Toumani Diabaté: “We’re a peaceful people with a cultural tradition that is very big and very powerful. That culture is our petrol. That culture is our diamonds, our mineral wealth. So we’ll never accept that people come and try and destroy history, try and hide and destroy the heritage of your country. We’ll never accept that.
I’m not stopping. I’m rehearsing with my band right now and I’m making use of this fallow time to prepare a new record, which I’ll begin to record very soon. I’m a musician in a line of 71 generations of musicians, kora players, from father to son, so the only thing I can do in life is that. It’s my breadwinner. I’m not a footballer. I know that I’ll never play in the Stade de France or at Wembley. The only thing I do, which is my destiny, is to play music. (…) It’s out of the question that I abandon all that to do something else. I can only do that and I will continue doing that work, as will my children and my family.”
Vieux Farka Touré: “Really and truly, I don’t think those guys have anything to do with Islam. You can’t even call them Islamists. They’re jokers, you know. For them it’s all about weapons and drugs. They’re just opportunists, not Islamists. By trying to destroy music they want to break people’s spirits, so that they can control them better. But I don’t think it’s possible. Music is something very powerful in the human spirit, so it’s not just by shaking your finger than you can destroy it. Music has a big impact on all of use because it provides a place for us to come together. It’s our meeting place, where we’re happy, where there’s friendship and companionship. Everything happens around music. It’s life. It’s as if they’re attack part of our life.”
“Yes, but isn’t Quranic singing also music? Malian musicians also sing for the Prophet Mohammed. We sing about religion. We sing about men. We sing about the animals. We sing about the earth. But isn’t singing for a religion also making music? What about singing for the animals. Because the Muslims up there in the north cannot live without nature. They can’t live without their animals.

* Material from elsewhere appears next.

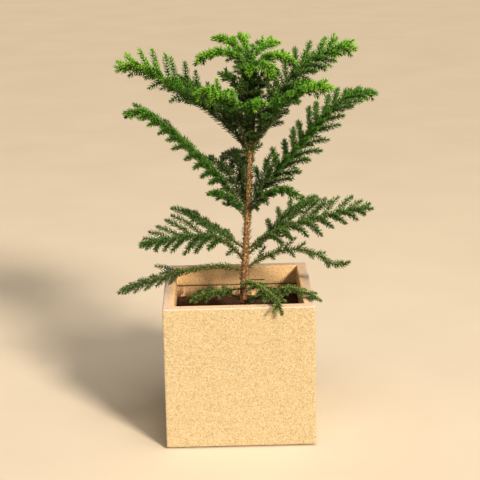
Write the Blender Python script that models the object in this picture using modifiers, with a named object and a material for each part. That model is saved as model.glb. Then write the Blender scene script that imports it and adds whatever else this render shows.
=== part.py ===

Their ambition isn’t Islam. It’s something else. My view of it is that it’s a chaos that has been born. I don’t see it as a religious movement, in the name of God, or in the name of one or another religion. We’re not a religious country, we’re a secular country. Why start telling us about religion now, today. The old people of Timbuktu have no need to go to school now to learn about Islam. It’s just a chaos, an uncontrollable chaos. It’s an occupation that has nothing to do with the Muslim religion.”